Rows from a 3D modeling dataset:

────────

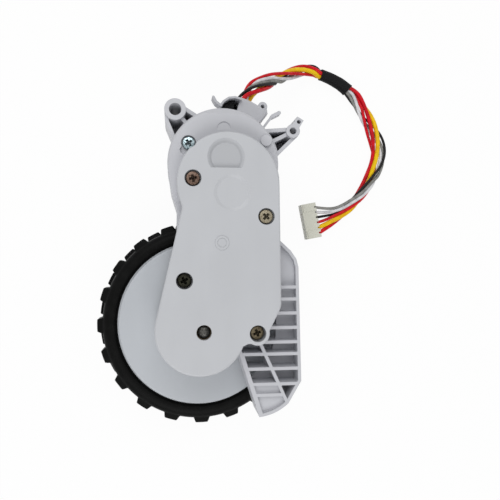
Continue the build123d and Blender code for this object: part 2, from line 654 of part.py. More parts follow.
def gearbox_housing():
    shell = housing_shell()
    box, box_cuts = terminal_box()
    for solid in (pivot_lug(), ear_lug(), box, wheel_guard()):
        shell += solid
    for hollow in housing_hollows() + box_cuts:
        shell -= hollow
    window = Pos(*polar(DRUM, MOTOR_SLEEVE_R, sum(BOX_ANGLES) / 2)) * Rot(0, 0, sum(BOX_ANGLES) / 2)
    shell -= window * Pos(0, 0, BOX_Z[0] + BOX_WALL) * Box(
        BOX_WINDOW[0], BOX_WINDOW[0], BOX_WINDOW[1], align=(Align.CENTER, Align.CENTER, Align.MIN))
    for post in posts():
        shell += post
    for (centre, depth) in COVER_SCREWS.values():
        tip = head_seat(depth) - SCREW_GRIP
        shell -= rod(centre, SCREW_SHANK_R, tip, SEAT_Z)
    for centre, low in GEAR_PINS.values():
        shell -= rod(centre, PIN_R + FIXED_GAP, low, SEAT_Z)
    shell -= rod(PIVOT, PIVOT_BORE_R, *PIVOT_Z)
    shell -= rod(EAR, EAR_BORE_R, *EAR_Z)
    for centre in motor_screw_centres():
        shell -= rod(centre, MOTOR_SCREW_R, MOTOR_TOP_Z, BULKHEAD_TOP_Z)
    seat = shoulder_screw_seat()
    tail = shifted(SHOULDER_SCREW, SHOULDER_POCKET_TAIL)
    pocket = disc(SHOULDER_SCREW, SHOULDER_POCKET_R) + bar(SHOULDER_SCREW, tail, 2 * SHOULDER_POCKET_TAIL_R)
    pocket += disc(tail, SHOULDER_POCKET_TAIL_R)
    shell -= slab(pocket, seat, SEAT_Z)
    shell -= rod(SHOULDER_SCREW, SCREW_SHANK_R, seat - SHOULDER_SCREW_LENGTH, seat)
    shell -= rod(shifted(DRUM, EJECTOR_SHIFT), EJECTOR_R, SEAT_Z - EJECTOR_DEPTH, SEAT_Z)
    pad = shifted(DRUM, PAD_SHIFT)
    shell += rod(pad, PAD_R, SEAT_Z - DISH_DEPTH, SEAT_Z + PAD_H)
    return shell


def shoulder_screw_seat():
    return SEAT_Z - SHOULDER_POCKET_DEPTH


def motor_screw_centres():
    across = MOTOR_DIRECTION + 90
    return [polar(MOTOR, MOTOR_SCREW_RADIUS, across), polar(MOTOR, MOTOR_SCREW_RADIUS, across + 180)]


def dee_recess():
    """D-shaped recess with a sloping rim, cut straight along its lower side."""
    bowl = Pos(MOTOR[0], MOTOR[1], COVER_TOP_Z - DEE_DEPTH) * Cone(
        DEE_R - DEE_SLOPE, DEE_R, DEE_DEPTH, align=(Align.CENTER, Align.CENTER, Align.MIN))
    keep = Pos(MOTOR[0], MOTOR[1] - DEE_FLAT, COVER_TOP_Z) * Box(
        4 * DEE_R, 4 * DEE_R, 4 * DEE_DEPTH, align=(Align.CENTER, Align.MIN, Align.CENTER))
    return bowl & keep


def gearbox_cover():
    """Moulded cover with its recesses, screw wells, pin bosses and the window over the axle."""
    cover = slab(COVER_PLAN, SEAT_Z, COVER_TOP_Z)
    cover = fillet(top_edges(cover, COVER_TOP_Z), COVER_EDGE_R)
    cover -= slab(COVER_INSIDE, SEAT_Z, COVER_INNER_Z)
    for (centre, depth) in COVER_SCREWS.values():
        low = post_top(depth)
        cover += rod(centre, SCREW_HOLE_R + SCREW_SEAT_T, SEAT_Z, COVER_INNER_Z)
        if low < SEAT_Z:
            cover += rod(centre, POST_R, low, SEAT_Z)
    for centre in (THIRD, SECOND, FIRST):
        cover += rod(centre, PIN_BOSS_R, COVER_INNER_Z - PIN_BOSS_H, COVER_INNER_Z)
        cover -= rod(centre, PIN_R + FIXED_GAP, COVER_INNER_Z - PIN_BOSS_H, PIN_TOP_Z)
    cover += rod(WHEEL, COVER_BUSH_R + WALL, COVER_INNER_Z - COVER_BUSH_T, COVER_INNER_Z)
    cover -= rod(WHEEL, COVER_BUSH_R, COVER_INNER_Z - COVER_BUSH_T, COVER_INNER_Z)
    cover -= rod(WHEEL, AXLE_WINDOW_R, SEAT_Z, COVER_TOP_Z)
    for (centre, depth) in COVER_SCREWS.values():
        cover -= rod(centre, SCREW_HOLE_R, head_seat(depth), COVER_TOP_Z)
        cover -= rod(centre, SCREW_SHANK_R, post_top(depth), COVER_TOP_Z)
    return cover_marks(cover)


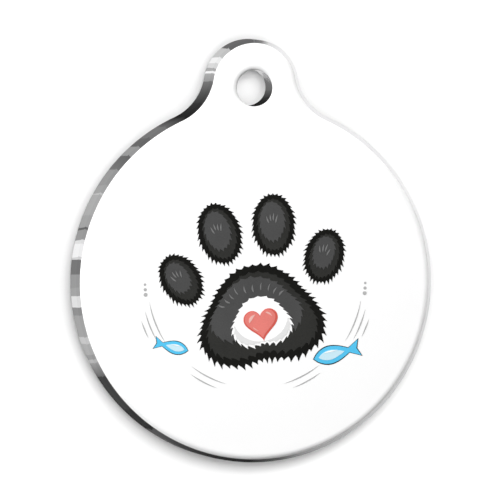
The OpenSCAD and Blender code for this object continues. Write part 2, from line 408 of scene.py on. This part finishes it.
def glow_material(name):
    """Light from a reflector, its level stored on the mesh's corners."""
    mat = bpy.data.materials.new(name)
    mat.use_nodes = True
    t = mat.node_tree
    t.nodes.clear()
    out = t.nodes.new("ShaderNodeOutputMaterial")
    em = t.nodes.new("ShaderNodeEmission")
    at = t.nodes.new("ShaderNodeAttribute")
    at.attribute_name = "glow"
    path = t.nodes.new("ShaderNodeLightPath")
    direct = t.nodes.new("ShaderNodeMath")
    direct.operation = "LESS_THAN"
    direct.inputs[1].default_value = 0.5
    t.links.new(path.outputs["Diffuse Depth"], direct.inputs[0])
    t.links.new(direct.outputs[0], em.inputs["Strength"])
    t.links.new(at.outputs["Color"], em.inputs["Color"])
    t.links.new(em.outputs["Emission"], out.inputs["Surface"])
    mat.cycles.emission_sampling = "NONE"
    return mat


class Reflector:
    """Mesh of quads with a light level at each corner. Only glossy rays see it."""

    def __init__(self, name):
        self.name, self.verts, self.faces, self.glow = name, [], [], []

    def quad(self, pts, levels):
        b = len(self.verts)
        self.verts += [tuple(p) for p in pts]
        self.faces.append((b, b + 1, b + 2, b + 3))
        self.glow += levels

    def build(self, mat):
        ob = quad_mesh(self.name, self.verts, self.faces, mat)
        at = ob.data.color_attributes.new(name="glow", type="FLOAT_COLOR", domain="CORNER")
        for i, v in enumerate(self.glow):
            at.data[i].color = (v, v, v, 1)
        ob.visible_camera = ob.visible_diffuse = ob.visible_transmission = False
        ob.visible_volume_scatter = ob.visible_shadow = False
        return ob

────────

■ THE PROBLEM
Exactly as they are written, print the entries again.

■ FINAL ANSWER
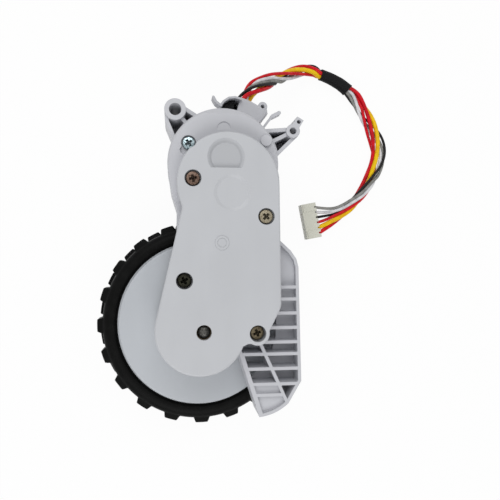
Continue the build123d and Blender code for this object: part 2, from line 654 of part.py. More parts follow.
def gearbox_housing():
    shell = housing_shell()
    box, box_cuts = terminal_box()
    for solid in (pivot_lug(), ear_lug(), box, wheel_guard()):
        shell += solid
    for hollow in housing_hollows() + box_cuts:
        shell -= hollow
    window = Pos(*polar(DRUM, MOTOR_SLEEVE_R, sum(BOX_ANGLES) / 2)) * Rot(0, 0, sum(BOX_ANGLES) / 2)
    shell -= window * Pos(0, 0, BOX_Z[0] + BOX_WALL) * Box(
        BOX_WINDOW[0], BOX_WINDOW[0], BOX_WINDOW[1], align=(Align.CENTER, Align.CENTER, Align.MIN))
    for post in posts():
        shell += post
    for (centre, depth) in COVER_SCREWS.values():
        tip = head_seat(depth) - SCREW_GRIP
        shell -= rod(centre, SCREW_SHANK_R, tip, SEAT_Z)
    for centre, low in GEAR_PINS.values():
        shell -= rod(centre, PIN_R + FIXED_GAP, low, SEAT_Z)
    shell -= rod(PIVOT, PIVOT_BORE_R, *PIVOT_Z)
    shell -= rod(EAR, EAR_BORE_R, *EAR_Z)
    for centre in motor_screw_centres():
        shell -= rod(centre, MOTOR_SCREW_R, MOTOR_TOP_Z, BULKHEAD_TOP_Z)
    seat = shoulder_screw_seat()
    tail = shifted(SHOULDER_SCREW, SHOULDER_POCKET_TAIL)
    pocket = disc(SHOULDER_SCREW, SHOULDER_POCKET_R) + bar(SHOULDER_SCREW, tail, 2 * SHOULDER_POCKET_TAIL_R)
    pocket += disc(tail, SHOULDER_POCKET_TAIL_R)
    shell -= slab(pocket, seat, SEAT_Z)
    shell -= rod(SHOULDER_SCREW, SCREW_SHANK_R, seat - SHOULDER_SCREW_LENGTH, seat)
    shell -= rod(shifted(DRUM, EJECTOR_SHIFT), EJECTOR_R, SEAT_Z - EJECTOR_DEPTH, SEAT_Z)
    pad = shifted(DRUM, PAD_SHIFT)
    shell += rod(pad, PAD_R, SEAT_Z - DISH_DEPTH, SEAT_Z + PAD_H)
    return shell


def shoulder_screw_seat():
    return SEAT_Z - SHOULDER_POCKET_DEPTH


def motor_screw_centres():
    across = MOTOR_DIRECTION + 90
    return [polar(MOTOR, MOTOR_SCREW_RADIUS, across), polar(MOTOR, MOTOR_SCREW_RADIUS, across + 180)]


def dee_recess():
    """D-shaped recess with a sloping rim, cut straight along its lower side."""
    bowl = Pos(MOTOR[0], MOTOR[1], COVER_TOP_Z - DEE_DEPTH) * Cone(
        DEE_R - DEE_SLOPE, DEE_R, DEE_DEPTH, align=(Align.CENTER, Align.CENTER, Align.MIN))
    keep = Pos(MOTOR[0], MOTOR[1] - DEE_FLAT, COVER_TOP_Z) * Box(
        4 * DEE_R, 4 * DEE_R, 4 * DEE_DEPTH, align=(Align.CENTER, Align.MIN, Align.CENTER))
    return bowl & keep


def gearbox_cover():
    """Moulded cover with its recesses, screw wells, pin bosses and the window over the axle."""
    cover = slab(COVER_PLAN, SEAT_Z, COVER_TOP_Z)
    cover = fillet(top_edges(cover, COVER_TOP_Z), COVER_EDGE_R)
    cover -= slab(COVER_INSIDE, SEAT_Z, COVER_INNER_Z)
    for (centre, depth) in COVER_SCREWS.values():
        low = post_top(depth)
        cover += rod(centre, SCREW_HOLE_R + SCREW_SEAT_T, SEAT_Z, COVER_INNER_Z)
        if low < SEAT_Z:
            cover += rod(centre, POST_R, low, SEAT_Z)
    for centre in (THIRD, SECOND, FIRST):
        cover += rod(centre, PIN_BOSS_R, COVER_INNER_Z - PIN_BOSS_H, COVER_INNER_Z)
        cover -= rod(centre, PIN_R + FIXED_GAP, COVER_INNER_Z - PIN_BOSS_H, PIN_TOP_Z)
    cover += rod(WHEEL, COVER_BUSH_R + WALL, COVER_INNER_Z - COVER_BUSH_T, COVER_INNER_Z)
    cover -= rod(WHEEL, COVER_BUSH_R, COVER_INNER_Z - COVER_BUSH_T, COVER_INNER_Z)
    cover -= rod(WHEEL, AXLE_WINDOW_R, SEAT_Z, COVER_TOP_Z)
    for (centre, depth) in COVER_SCREWS.values():
        cover -= rod(centre, SCREW_HOLE_R, head_seat(depth), COVER_TOP_Z)
        cover -= rod(centre, SCREW_SHANK_R, post_top(depth), COVER_TOP_Z)
    return cover_marks(cover)


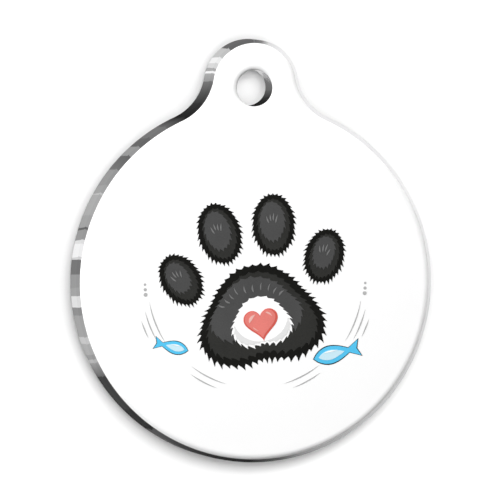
The OpenSCAD and Blender code for this object continues. Write part 2, from line 408 of scene.py on. This part finishes it.
def glow_material(name):
    """Light from a reflector, its level stored on the mesh's corners."""
    mat = bpy.data.materials.new(name)
    mat.use_nodes = True
    t = mat.node_tree
    t.nodes.clear()
    out = t.nodes.new("ShaderNodeOutputMaterial")
    em = t.nodes.new("ShaderNodeEmission")
    at = t.nodes.new("ShaderNodeAttribute")
    at.attribute_name = "glow"
    path = t.nodes.new("ShaderNodeLightPath")
    direct = t.nodes.new("ShaderNodeMath")
    direct.operation = "LESS_THAN"
    direct.inputs[1].default_value = 0.5
    t.links.new(path.outputs["Diffuse Depth"], direct.inputs[0])
    t.links.new(direct.outputs[0], em.inputs["Strength"])
    t.links.new(at.outputs["Color"], em.inputs["Color"])
    t.links.new(em.outputs["Emission"], out.inputs["Surface"])
    mat.cycles.emission_sampling = "NONE"
    return mat


class Reflector:
    """Mesh of quads with a light level at each corner. Only glossy rays see it."""

    def __init__(self, name):
        self.name, self.verts, self.faces, self.glow = name, [], [], []

    def quad(self, pts, levels):
        b = len(self.verts)
        self.verts += [tuple(p) for p in pts]
        self.faces.append((b, b + 1, b + 2, b + 3))
        self.glow += levels

    def build(self, mat):
        ob = quad_mesh(self.name, self.verts, self.faces, mat)
        at = ob.data.color_attributes.new(name="glow", type="FLOAT_COLOR", domain="CORNER")
        for i, v in enumerate(self.glow):
            at.data[i].color = (v, v, v, 1)
        ob.visible_camera = ob.visible_diffuse = ob.visible_transmission = False
        ob.visible_volume_scatter = ob.visible_shadow = False
        return ob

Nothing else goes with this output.